I think the supervisor conducting this operation may get caught with the technicality that the SR22 pilot must also be informed that visual separation is being applied prior to losing standard separation.

I believe that's only required when the targets are likely to merge, might be wrong there though

I also wouldn't do this with an air carrier, but that's personal preference. If the supe did the operation correctly I dont see the problem, but he might have not done it correctly


they got him on the rule that says you have to be ABLE to communicate to the 2nd aircraft either directly or through another controller, not that you have to.

That rule only applies when the controller is providing the visual separation, which a radar controller never does. If the pilot is providing the visual separation the controller needs not be able to talk to the 2nd aircraft.

I don't think SWA was ever instructed to maintain visual separation, and the fact that it was a commercial aircraft is what is making this a bad thing.

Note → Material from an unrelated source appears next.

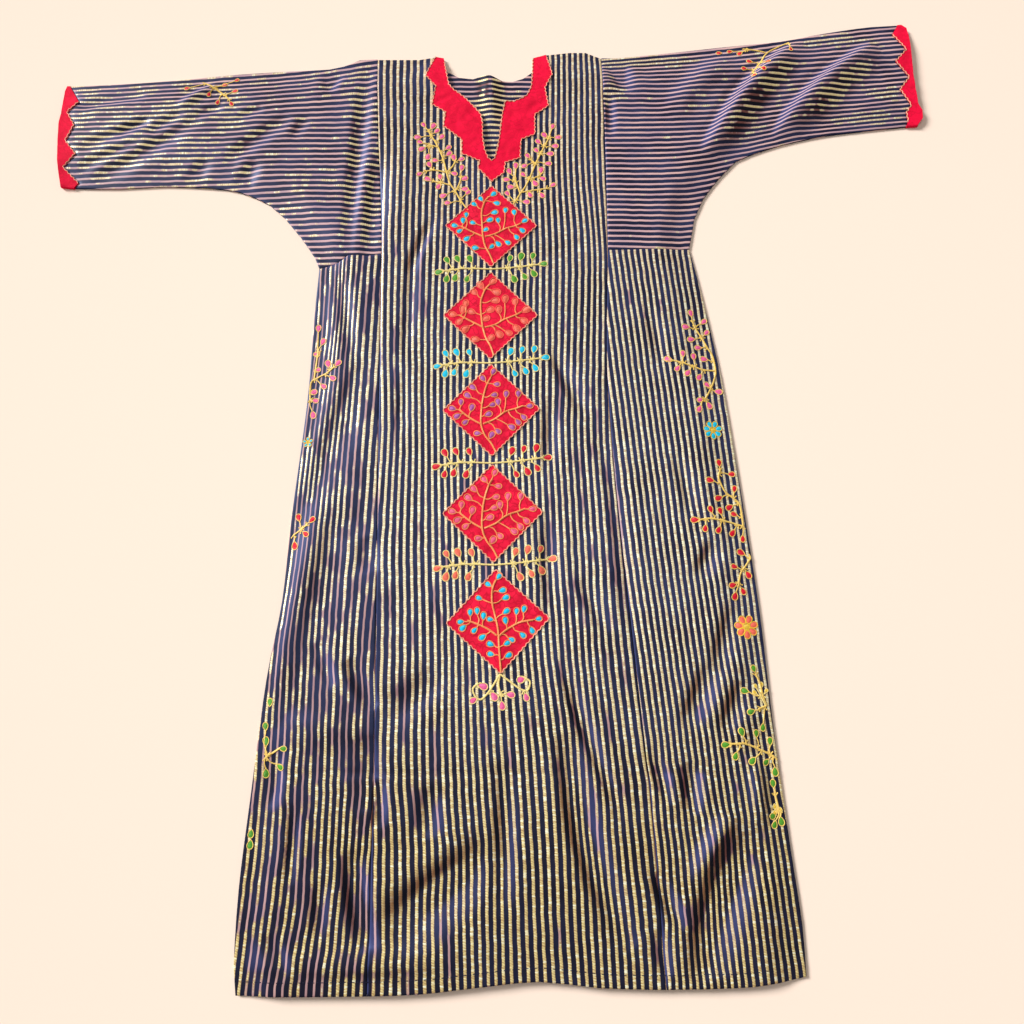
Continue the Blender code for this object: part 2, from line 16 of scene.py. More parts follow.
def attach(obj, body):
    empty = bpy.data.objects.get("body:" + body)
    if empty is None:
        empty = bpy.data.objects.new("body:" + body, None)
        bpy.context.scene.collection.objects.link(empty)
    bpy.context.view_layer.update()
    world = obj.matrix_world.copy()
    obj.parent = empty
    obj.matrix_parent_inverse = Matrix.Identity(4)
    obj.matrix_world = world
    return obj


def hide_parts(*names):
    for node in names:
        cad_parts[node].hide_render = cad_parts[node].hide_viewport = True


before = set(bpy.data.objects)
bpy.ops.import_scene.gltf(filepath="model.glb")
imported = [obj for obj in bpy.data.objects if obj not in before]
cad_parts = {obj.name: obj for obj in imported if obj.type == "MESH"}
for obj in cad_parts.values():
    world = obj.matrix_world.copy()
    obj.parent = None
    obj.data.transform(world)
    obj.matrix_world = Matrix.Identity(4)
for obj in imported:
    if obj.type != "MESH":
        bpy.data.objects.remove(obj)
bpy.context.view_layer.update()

MM = 0.001
MIDDLE_X = 3.5  # the middle of the footprint, in the tables' own x

# Layers, from the floor up, as in the frame
CLOTH = 1.5
TRIM = 1.0
GAP = 0.3
FOLD_ROUND = 1.6
SHELL = 0.9  # the cloth that shows
CUFF_SHELL = 1.6
TRIM_SHELL = 0.9

# How the front lies over the back, as in the frame
LOFT = 6.0
EDGE_EASE = 55.0
LIT_EASE = 20.0  # slopes that face the light count closer to the edge
FOLD_EASE = 15.0  # folds reach almost to the edge
NECK_RISE = 2.6
NECK_RISE_EASE = 25.0
NECK_SETTLE = 0.6
NECK_LINE = ((0, 490), (0, 610))
NECK_REACH = 95.0
NECK_FADE = 40.0
SOFTNESS = 1.0
FOLD_SHOULDERS = 1.2
FOLD_END = 0.7
FOLD_SAMPLES = 13
FOLD_SEEN = 4.6  # half widths past which a fold's height is nothing

# Finer form
RIPPLES = ((0.55, (46.0, 120.0), 3.7), (0.3, (17.0, 44.0), 5.2))  # height, size along x and y, seed
PUCKERS = ((0.6, 15.0, 8.1), (0.45, 8.0, 2.3))  # height, size, seed
SEAM_ROWS = (0.0, 1.2, 2.6, 5.0)  # distances from a seam
SEAM_DROPS = (0.75, 0.3, 0.08, 0.0)
SEAM_RINGS = SEAM_ROWS[1:3]
TRIM_DROP = 0.5
HEM_DEPTH = 17.0
HEM_RISE = 0.35
HEM_EASE = 2.5

# How a fold hides cloth and draws the stripes in
HIDDEN = 1.0  # millimetres of cloth for each millimetre of height
DRAW_EDGE = 1.5
DRAW_REACH = 34.0
DRAW_SEEN = 3.0  # reaches past which a fold draws nothing in
RIDGE_LEAN = 0.55  # a ridge hides its cloth on its steep side
RIDGE_HEIGHT = 8.0

# Meshes
OUTLINE_STEP = 30.0
STRIPE_STEP = 10.0
TEETH_STEP = 40.0
RIM_STEP = 5.0
MESH_STEP = 5.0
BACK_STEP = 14.0
TRIM_STEP = 3.2
RIM_ROOM = 0.55
RING_ROOM = 0.8
SAME_POINT = 1e-5
SHARPEST_CORNER = 0.4
FOLD_TURNS = (45, 90, 135)
SHARP_EDGE = 50.0
EDGE_PARTS = 3  # a panel's edge is at least this part of a shell thick

# Boxes that a sheet's faces fill in its bake layout: left, low, right, top
FACE_BOX = (0.005, 0.175, 0.995, 0.995)
UNDER_BOX = (0.005, 0.095, 0.995, 0.165)
EDGE_BOX = (0.005, 0.065, 0.995, 0.085)
INNER_BOX = (0.005, 0.005, 0.995, 0.055)

# The weave
PITCH = 9.2
BEAD = 3.0
BEAD_LEAN = 9.0  # how far the beads slant, in radians a pitch
ROUND_FALL = 20.0  # how fast a thread rounds off
GOLD_HALF = 0.172  # half widths, in shares of the pitch
EDGE_HALF = 0.205

# Outlines: x, y
SEAM_LEFT_TOP = ((-184, 655), (-174, 480), (-162, 296))
SEAM_LEFT_LOW = ((-162, 296), (-157, 61), (-144, -432), (-141, -721))
SEAM_RIGHT_TOP = ((184, 657), (185, 480), (184, 302))
SEAM_RIGHT_LOW = ((184, 302), (178, 61), (201, -288), (217, -495), (227, -714))
SLEEVE_SEAM_LEFT = ((-162, 296), (-184, 293), (-214, 294), (-230, 281), (-258, 273))
SLEEVE_SEAM_RIGHT = ((184, 302), (247, 304), (310, 306))
HEM_LEFT = ((-304, -722), (-222, -722), (-141, -721))
HEM_CENTRE = ((-141, -721), (-77, -719), (0, -711), (72, -705), (146, -712), (227, -714))
HEM_RIGHT = ((227, -714), (332, -711), (402, -701))
HEM = (HEM_LEFT, HEM_CENTRE, HEM_RIGHT)
SIDE_LEFT = (
    (-258, 273), (-261, 190), (-263, 60), (-275, -120), (-280, -235),
    (-294, -342), (-304, -495), (-310, -600), (-309, -690), (-304, -722),
)
SIDE_RIGHT = (
    (310, 306), (320, 256), (337, 156), (350, 60), (367, -120),
    (378, -260), (384, -394), (394, -543), (402, -640), (402, -701),
)
UNDERARM_LEFT = (
    (-258, 273), (-266, 292), (-292, 330), (-317, 361), (-342, 384),
    (-391, 407), (-439, 414), (-510, 417), (-581, 413), (-651, 414),
)
UNDERARM_RIGHT = (
    (310, 306), (314, 324), (321, 359), (337, 395), (366, 434), (392, 462),
    (441, 484), (490, 499), (539, 510), (588, 517), (670, 527),
)
SLEEVE_TOP_LEFT = (
    (-184, 655), (-213, 653), (-238, 641), (-262, 635), (-311, 632),
    (-409, 625), (-506, 614), (-603, 606), (-682, 602),
)
SLEEVE_TOP_RIGHT = (
    (184, 657), (207, 657), (281, 665), (381, 678), (482, 690),
    (532, 701), (583, 711), (634, 719), (678, 722),
)
CUFF_TEETH_LEFT = (
    (-682, 602), (-662, 570), (-677, 549), (-663, 525), (-673, 496),
    (-654, 472), (-671, 448), (-645, 422), (-651, 414),
)
CUFF_TEETH_RIGHT = (
    (678, 722), (667, 703), (684, 669), (664, 646), (683, 616),
    (665, 592), (680, 563), (672, 551), (674, 535), (670, 527),
)
CUFF_END_LEFT = (
    (-682, 602), (-687, 602), (-689, 592), (-686, 546), (-688, 531),
    (-685, 496), (-681, 460), (-676, 433), (-672, 416), (-651, 414),
)
CUFF_END_RIGHT = (
    (678, 722), (685, 723), (692, 716), (693, 699), (690, 616),
    (691, 566), (697, 553), (697, 540), (688, 528), (670, 527),
)
SHOULDER_LEFT = ((-184, 655), (-115, 655), (-89, 660), (-75, 657))
SHOULDER_RIGHT = ((71, 657), (93, 664), (133, 669), (158, 669), (184, 657))
NECK_EDGE = (
    (-75, 657), (-70, 628), (-65, 602), (-58, 593), (-40, 578), (-24, 560), (-13, 546), (-10, 532),
    (-9, 500), (-6, 480), (0, 464), (6, 460), (10, 466), (14, 484), (17, 505), (21, 545),
    (26, 570), (40, 570), (52, 575), (62, 583), (68, 598), (70, 625), (71, 657),
)
BACK_NECK_EDGE = (
    (-75, 657), (-70, 632), (-50, 620), (-27, 617), (-12, 621), (2, 619), (22, 612), (38, 612),
    (55, 618), (70, 630), (71, 657),
)
BACK_FACING_EDGE = (
    (-70, 632), (-88, 600), (-88, 500), (-50, 450), (60, 450), (84, 500), (84, 600), (70, 630),
)
FACING_TEETH = (
    (-89, 660), (-104, 620), (-87, 599), (-92, 564), (-70, 549), (-73, 523), (-43, 498),
    (-43, 472), (-14, 459), (-17, 446), (5, 421), (25, 438), (27, 456), (50, 464),
    (52, 498), (74, 508), (74, 544), (96, 561), (91, 596), (103, 622), (93, 664),
)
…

I interpret the paragraph differently.  Radar controllers need to have the ability to communicate with the second aircraft according to 7-2-1.

http://www.faa.gov/air_traffic/publications/atpubs/ATC/atc0702.html#atc0702.html.

Hmmm....after first glance it looks like you might be right. I'll have to look at all the notes and other related paragraphs, but I might have to change my interpretation!

Reading all of this is perfect for my study, it appears that the rules are difficult to understand and interpretted different by every single person on my planet....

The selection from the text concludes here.